## start

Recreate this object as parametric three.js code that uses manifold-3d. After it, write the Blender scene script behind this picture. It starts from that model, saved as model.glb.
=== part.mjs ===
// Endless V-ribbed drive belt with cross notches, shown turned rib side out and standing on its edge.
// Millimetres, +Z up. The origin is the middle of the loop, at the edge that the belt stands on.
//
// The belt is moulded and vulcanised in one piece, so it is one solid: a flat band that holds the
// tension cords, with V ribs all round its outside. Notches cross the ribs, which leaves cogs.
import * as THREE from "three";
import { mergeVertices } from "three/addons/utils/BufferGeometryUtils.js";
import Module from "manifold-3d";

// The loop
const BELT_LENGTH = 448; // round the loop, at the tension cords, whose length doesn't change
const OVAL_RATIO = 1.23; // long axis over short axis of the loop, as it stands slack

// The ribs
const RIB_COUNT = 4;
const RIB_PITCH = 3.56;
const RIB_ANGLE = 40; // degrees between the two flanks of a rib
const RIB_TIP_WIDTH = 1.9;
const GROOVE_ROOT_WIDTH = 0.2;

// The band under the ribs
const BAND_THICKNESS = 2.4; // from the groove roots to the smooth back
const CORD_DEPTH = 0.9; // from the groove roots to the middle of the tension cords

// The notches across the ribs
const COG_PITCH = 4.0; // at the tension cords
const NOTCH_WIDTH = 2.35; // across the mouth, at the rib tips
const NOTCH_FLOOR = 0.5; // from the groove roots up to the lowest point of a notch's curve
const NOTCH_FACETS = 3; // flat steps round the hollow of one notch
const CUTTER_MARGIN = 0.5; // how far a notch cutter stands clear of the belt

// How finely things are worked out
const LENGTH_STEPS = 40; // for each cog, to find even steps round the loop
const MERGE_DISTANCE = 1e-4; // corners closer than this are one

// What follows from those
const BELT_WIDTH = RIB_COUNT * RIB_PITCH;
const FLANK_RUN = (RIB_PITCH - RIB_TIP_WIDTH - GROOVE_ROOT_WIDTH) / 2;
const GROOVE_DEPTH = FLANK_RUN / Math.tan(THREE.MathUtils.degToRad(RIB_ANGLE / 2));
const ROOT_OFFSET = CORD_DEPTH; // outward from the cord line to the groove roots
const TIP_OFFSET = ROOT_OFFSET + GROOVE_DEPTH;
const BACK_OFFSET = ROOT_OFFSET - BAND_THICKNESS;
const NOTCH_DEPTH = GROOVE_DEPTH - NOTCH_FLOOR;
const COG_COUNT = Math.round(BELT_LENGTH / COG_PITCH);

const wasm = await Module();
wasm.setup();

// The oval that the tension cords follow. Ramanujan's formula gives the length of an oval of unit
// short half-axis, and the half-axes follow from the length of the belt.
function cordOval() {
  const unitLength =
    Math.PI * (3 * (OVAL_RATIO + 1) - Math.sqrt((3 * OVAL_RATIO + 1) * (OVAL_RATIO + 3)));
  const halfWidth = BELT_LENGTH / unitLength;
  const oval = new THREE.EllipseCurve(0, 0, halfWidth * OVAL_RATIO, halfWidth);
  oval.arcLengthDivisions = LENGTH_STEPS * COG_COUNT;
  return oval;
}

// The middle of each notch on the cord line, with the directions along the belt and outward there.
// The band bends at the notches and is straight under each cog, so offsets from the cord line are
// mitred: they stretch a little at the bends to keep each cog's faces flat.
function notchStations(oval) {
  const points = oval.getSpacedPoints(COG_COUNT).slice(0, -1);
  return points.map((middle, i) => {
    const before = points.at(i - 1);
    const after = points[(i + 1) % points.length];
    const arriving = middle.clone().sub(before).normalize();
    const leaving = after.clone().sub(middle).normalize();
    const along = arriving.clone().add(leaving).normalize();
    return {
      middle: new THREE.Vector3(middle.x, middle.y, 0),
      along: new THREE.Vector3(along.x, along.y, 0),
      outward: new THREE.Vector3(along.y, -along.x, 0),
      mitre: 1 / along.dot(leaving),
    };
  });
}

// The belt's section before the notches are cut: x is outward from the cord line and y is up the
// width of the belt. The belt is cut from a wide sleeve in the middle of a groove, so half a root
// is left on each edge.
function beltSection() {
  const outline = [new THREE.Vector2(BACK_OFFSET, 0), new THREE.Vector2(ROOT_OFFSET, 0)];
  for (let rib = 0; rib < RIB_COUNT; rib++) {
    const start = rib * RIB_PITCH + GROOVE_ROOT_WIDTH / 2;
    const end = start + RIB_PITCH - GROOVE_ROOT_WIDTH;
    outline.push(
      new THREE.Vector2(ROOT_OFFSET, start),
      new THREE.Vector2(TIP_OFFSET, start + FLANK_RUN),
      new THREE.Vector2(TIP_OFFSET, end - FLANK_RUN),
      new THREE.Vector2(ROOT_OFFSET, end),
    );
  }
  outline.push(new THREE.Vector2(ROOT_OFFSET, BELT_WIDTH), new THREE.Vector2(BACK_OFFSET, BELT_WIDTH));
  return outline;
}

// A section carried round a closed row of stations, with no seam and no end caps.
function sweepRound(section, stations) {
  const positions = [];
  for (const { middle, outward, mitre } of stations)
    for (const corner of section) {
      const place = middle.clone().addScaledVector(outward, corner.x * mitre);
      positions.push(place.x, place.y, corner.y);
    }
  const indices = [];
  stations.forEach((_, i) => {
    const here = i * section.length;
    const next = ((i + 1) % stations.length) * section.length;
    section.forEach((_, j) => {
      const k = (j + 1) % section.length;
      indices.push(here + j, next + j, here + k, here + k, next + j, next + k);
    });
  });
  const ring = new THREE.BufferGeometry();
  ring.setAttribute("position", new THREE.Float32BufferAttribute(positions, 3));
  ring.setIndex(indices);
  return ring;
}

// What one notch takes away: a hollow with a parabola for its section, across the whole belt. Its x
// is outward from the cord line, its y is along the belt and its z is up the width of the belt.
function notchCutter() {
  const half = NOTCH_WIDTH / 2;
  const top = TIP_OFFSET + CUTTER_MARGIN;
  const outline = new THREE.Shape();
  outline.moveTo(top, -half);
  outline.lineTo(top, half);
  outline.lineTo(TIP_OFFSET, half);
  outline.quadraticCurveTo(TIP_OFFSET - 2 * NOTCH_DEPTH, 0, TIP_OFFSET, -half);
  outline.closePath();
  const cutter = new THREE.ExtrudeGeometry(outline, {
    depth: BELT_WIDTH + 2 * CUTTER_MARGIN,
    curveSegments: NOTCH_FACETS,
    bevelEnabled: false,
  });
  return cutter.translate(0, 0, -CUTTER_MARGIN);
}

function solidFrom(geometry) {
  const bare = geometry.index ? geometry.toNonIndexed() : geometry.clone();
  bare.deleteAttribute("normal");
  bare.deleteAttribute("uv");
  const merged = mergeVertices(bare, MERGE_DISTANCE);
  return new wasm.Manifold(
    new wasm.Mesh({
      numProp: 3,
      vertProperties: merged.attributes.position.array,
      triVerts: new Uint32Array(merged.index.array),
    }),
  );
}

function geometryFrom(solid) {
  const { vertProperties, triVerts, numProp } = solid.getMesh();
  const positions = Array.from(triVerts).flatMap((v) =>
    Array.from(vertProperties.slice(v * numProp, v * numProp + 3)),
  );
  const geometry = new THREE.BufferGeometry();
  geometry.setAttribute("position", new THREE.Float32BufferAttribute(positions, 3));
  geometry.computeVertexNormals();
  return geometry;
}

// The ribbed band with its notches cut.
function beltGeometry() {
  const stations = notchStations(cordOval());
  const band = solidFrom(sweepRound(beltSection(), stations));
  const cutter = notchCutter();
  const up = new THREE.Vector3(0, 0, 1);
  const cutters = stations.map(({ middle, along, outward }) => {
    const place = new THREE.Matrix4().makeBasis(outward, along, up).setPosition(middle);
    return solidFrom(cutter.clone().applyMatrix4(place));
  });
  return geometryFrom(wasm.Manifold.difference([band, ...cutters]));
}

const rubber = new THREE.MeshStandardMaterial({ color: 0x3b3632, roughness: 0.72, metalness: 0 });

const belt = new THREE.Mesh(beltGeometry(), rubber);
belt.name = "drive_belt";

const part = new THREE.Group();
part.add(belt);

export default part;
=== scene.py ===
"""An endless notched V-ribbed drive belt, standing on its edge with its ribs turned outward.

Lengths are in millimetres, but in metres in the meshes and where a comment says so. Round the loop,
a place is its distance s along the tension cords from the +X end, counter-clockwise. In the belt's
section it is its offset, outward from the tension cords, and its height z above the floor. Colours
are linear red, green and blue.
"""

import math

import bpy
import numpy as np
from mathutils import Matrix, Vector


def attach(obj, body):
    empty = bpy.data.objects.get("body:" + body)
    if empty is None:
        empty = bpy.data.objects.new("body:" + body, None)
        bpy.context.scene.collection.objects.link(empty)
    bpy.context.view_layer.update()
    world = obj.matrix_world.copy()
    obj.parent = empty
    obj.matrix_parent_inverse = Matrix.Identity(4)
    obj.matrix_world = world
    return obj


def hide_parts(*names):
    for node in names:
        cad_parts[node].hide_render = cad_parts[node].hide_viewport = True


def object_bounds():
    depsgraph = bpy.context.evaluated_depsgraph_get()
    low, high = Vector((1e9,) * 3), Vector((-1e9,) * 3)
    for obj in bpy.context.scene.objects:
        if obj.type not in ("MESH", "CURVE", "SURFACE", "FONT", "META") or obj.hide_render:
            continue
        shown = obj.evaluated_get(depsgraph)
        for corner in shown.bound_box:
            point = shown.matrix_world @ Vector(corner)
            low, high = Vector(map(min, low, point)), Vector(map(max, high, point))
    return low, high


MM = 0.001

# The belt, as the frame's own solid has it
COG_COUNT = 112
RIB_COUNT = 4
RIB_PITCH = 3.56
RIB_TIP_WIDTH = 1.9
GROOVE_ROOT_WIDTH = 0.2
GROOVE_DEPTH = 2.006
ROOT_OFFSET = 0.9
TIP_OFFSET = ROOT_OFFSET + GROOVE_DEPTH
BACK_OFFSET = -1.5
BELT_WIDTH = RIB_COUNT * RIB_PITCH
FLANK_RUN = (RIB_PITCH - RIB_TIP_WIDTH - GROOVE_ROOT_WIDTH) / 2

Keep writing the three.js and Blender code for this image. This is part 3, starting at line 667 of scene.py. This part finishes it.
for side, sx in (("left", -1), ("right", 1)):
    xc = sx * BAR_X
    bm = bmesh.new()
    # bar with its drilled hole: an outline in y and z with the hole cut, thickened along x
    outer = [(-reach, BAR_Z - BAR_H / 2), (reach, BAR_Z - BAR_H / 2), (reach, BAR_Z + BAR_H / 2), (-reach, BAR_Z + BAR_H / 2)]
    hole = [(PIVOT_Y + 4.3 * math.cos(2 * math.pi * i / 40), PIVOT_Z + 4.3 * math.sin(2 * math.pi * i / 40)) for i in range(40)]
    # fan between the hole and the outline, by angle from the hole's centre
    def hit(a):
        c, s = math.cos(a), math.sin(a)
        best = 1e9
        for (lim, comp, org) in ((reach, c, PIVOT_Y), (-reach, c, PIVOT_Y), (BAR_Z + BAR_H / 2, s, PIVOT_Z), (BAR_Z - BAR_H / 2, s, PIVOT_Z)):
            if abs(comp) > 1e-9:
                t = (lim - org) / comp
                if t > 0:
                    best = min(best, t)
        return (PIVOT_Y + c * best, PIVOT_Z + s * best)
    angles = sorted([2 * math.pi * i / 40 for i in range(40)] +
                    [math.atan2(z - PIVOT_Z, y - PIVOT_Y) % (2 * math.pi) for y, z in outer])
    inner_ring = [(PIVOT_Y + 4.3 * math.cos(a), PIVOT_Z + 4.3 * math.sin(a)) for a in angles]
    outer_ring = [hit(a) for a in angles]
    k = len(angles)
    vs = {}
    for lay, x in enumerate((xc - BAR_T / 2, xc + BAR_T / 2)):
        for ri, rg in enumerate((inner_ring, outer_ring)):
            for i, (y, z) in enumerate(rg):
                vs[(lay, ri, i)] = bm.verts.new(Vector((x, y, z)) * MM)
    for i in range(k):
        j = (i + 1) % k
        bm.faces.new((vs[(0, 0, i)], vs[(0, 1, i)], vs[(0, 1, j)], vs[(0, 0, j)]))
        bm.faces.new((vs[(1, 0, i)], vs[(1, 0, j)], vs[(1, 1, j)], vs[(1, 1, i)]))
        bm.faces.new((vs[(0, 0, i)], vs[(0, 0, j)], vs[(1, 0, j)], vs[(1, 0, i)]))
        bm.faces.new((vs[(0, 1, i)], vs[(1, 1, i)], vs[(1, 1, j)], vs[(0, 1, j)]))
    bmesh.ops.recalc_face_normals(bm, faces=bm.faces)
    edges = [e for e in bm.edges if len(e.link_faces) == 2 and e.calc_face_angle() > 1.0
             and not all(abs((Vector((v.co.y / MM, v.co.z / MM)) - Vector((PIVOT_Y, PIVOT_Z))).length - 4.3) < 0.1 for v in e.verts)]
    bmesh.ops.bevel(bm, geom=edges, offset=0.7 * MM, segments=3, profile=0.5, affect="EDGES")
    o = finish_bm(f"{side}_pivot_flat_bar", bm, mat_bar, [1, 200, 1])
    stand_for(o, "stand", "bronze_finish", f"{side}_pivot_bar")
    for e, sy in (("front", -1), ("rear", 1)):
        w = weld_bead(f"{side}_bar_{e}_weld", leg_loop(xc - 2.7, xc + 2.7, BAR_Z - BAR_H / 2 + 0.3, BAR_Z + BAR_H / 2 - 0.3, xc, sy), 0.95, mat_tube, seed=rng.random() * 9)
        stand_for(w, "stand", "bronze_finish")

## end

WORK INSTRUCTIONS:
Begin at the line that has "const rubber = new" in the entries above; stop after the line that has "ribs turned outward.". Transcribe exactly those lines and no others.

RESPONSE TO THIS TASK:
const rubber = new THREE.MeshStandardMaterial({ color: 0x3b3632, roughness: 0.72, metalness: 0 });

const belt = new THREE.Mesh(beltGeometry(), rubber);
belt.name = "drive_belt";

const part = new THREE.Group();
part.add(belt);

export default part;
=== scene.py ===
"""An endless notched V-ribbed drive belt, standing on its edge with its ribs turned outward.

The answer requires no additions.